# Stated exercise
Copy each line of the entries beneath that contains the word "frame".

# Dataset rows
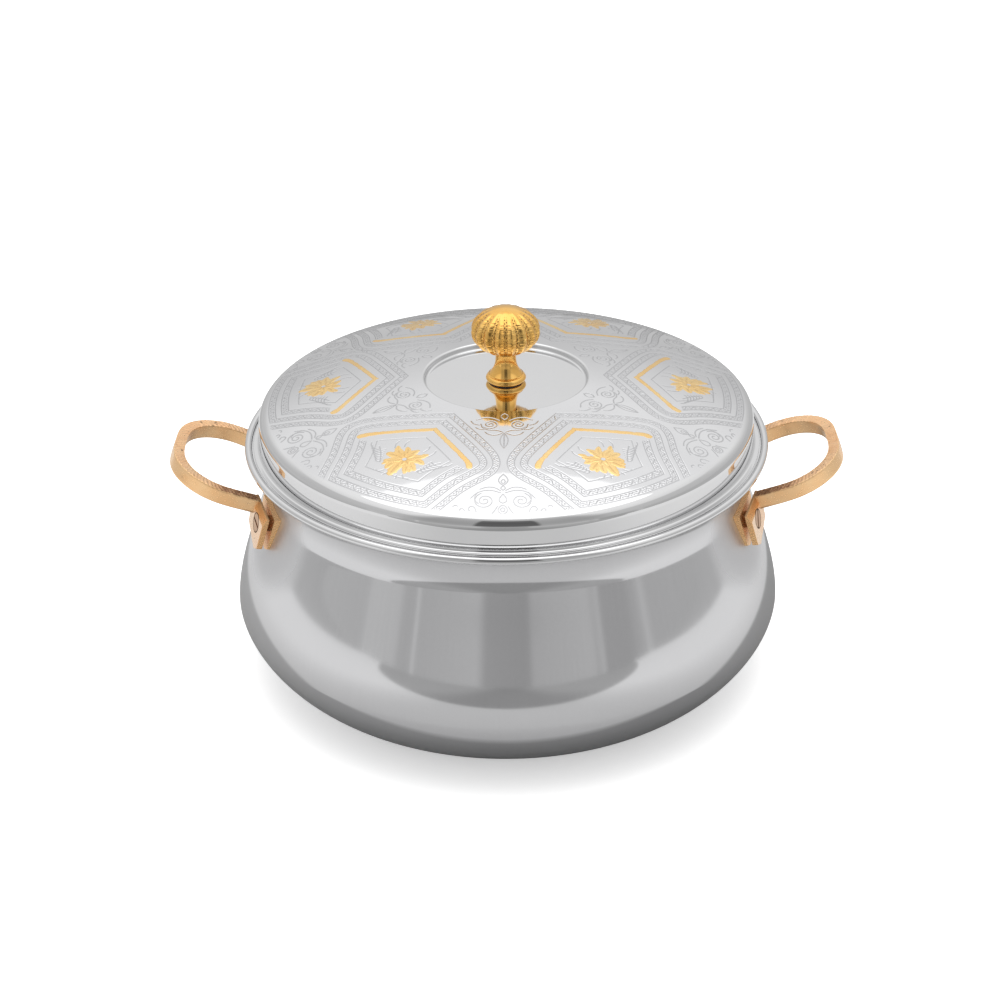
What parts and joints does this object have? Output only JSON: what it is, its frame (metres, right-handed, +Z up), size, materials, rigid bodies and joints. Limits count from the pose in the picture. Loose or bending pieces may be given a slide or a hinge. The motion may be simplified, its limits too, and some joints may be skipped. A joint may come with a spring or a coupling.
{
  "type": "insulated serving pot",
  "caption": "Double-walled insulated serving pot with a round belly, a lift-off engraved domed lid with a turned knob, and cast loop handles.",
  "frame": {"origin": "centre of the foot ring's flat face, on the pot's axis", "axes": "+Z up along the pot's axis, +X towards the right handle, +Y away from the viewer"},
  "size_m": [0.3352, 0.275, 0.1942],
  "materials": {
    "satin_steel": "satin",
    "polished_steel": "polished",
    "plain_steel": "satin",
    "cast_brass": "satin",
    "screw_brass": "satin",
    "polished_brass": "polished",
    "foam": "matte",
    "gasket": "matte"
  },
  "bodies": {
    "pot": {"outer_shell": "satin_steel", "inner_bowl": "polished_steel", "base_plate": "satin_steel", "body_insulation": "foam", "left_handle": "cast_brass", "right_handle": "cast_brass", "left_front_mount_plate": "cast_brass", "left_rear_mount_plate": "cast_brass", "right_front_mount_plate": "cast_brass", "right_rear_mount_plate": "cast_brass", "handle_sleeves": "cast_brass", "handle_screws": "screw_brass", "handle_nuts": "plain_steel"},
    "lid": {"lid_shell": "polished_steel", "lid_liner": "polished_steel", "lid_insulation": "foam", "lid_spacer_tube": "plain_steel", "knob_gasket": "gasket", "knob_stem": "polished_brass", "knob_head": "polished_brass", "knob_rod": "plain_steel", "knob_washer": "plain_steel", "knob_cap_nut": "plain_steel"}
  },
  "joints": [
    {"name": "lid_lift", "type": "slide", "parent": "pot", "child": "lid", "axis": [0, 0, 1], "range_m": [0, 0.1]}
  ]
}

--

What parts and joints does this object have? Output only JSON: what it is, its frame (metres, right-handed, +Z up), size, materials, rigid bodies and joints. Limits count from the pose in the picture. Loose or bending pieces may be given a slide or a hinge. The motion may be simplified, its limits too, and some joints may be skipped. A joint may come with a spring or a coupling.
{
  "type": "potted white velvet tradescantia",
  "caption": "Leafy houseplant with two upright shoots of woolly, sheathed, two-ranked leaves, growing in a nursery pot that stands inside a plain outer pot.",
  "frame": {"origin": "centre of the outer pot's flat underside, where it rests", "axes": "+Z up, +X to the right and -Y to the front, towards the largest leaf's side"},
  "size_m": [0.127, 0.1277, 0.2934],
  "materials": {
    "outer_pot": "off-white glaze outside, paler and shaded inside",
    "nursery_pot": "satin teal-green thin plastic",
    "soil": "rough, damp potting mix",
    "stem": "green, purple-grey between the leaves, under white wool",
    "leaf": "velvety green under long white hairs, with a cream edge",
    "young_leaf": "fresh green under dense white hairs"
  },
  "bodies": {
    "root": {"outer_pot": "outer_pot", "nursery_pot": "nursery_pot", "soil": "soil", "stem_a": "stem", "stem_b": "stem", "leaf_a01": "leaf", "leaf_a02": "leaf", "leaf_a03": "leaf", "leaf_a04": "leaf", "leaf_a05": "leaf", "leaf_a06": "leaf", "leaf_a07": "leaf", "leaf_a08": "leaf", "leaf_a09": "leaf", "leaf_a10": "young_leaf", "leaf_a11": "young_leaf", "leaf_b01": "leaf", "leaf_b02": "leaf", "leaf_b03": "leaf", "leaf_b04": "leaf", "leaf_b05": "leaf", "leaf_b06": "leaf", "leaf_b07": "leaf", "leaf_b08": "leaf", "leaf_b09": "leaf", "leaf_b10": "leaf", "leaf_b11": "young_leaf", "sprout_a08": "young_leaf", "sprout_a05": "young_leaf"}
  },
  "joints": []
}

# Task solution
What parts and joints does this object have? Output only JSON: what it is, its frame (metres, right-handed, +Z up), size, materials, rigid bodies and joints. Limits count from the pose in the picture. Loose or bending pieces may be given a slide or a hinge. The motion may be simplified, its limits too, and some joints may be skipped. A joint may come with a spring or a coupling.
  "frame": {"origin": "centre of the foot ring's flat face, on the pot's axis", "axes": "+Z up along the pot's axis, +X towards the right handle, +Y away from the viewer"},
What parts and joints does this object have? Output only JSON: what it is, its frame (metres, right-handed, +Z up), size, materials, rigid bodies and joints. Limits count from the pose in the picture. Loose or bending pieces may be given a slide or a hinge. The motion may be simplified, its limits too, and some joints may be skipped. A joint may come with a spring or a coupling.
  "frame": {"origin": "centre of the outer pot's flat underside, where it rests", "axes": "+Z up, +X to the right and -Y to the front, towards the largest leaf's side"},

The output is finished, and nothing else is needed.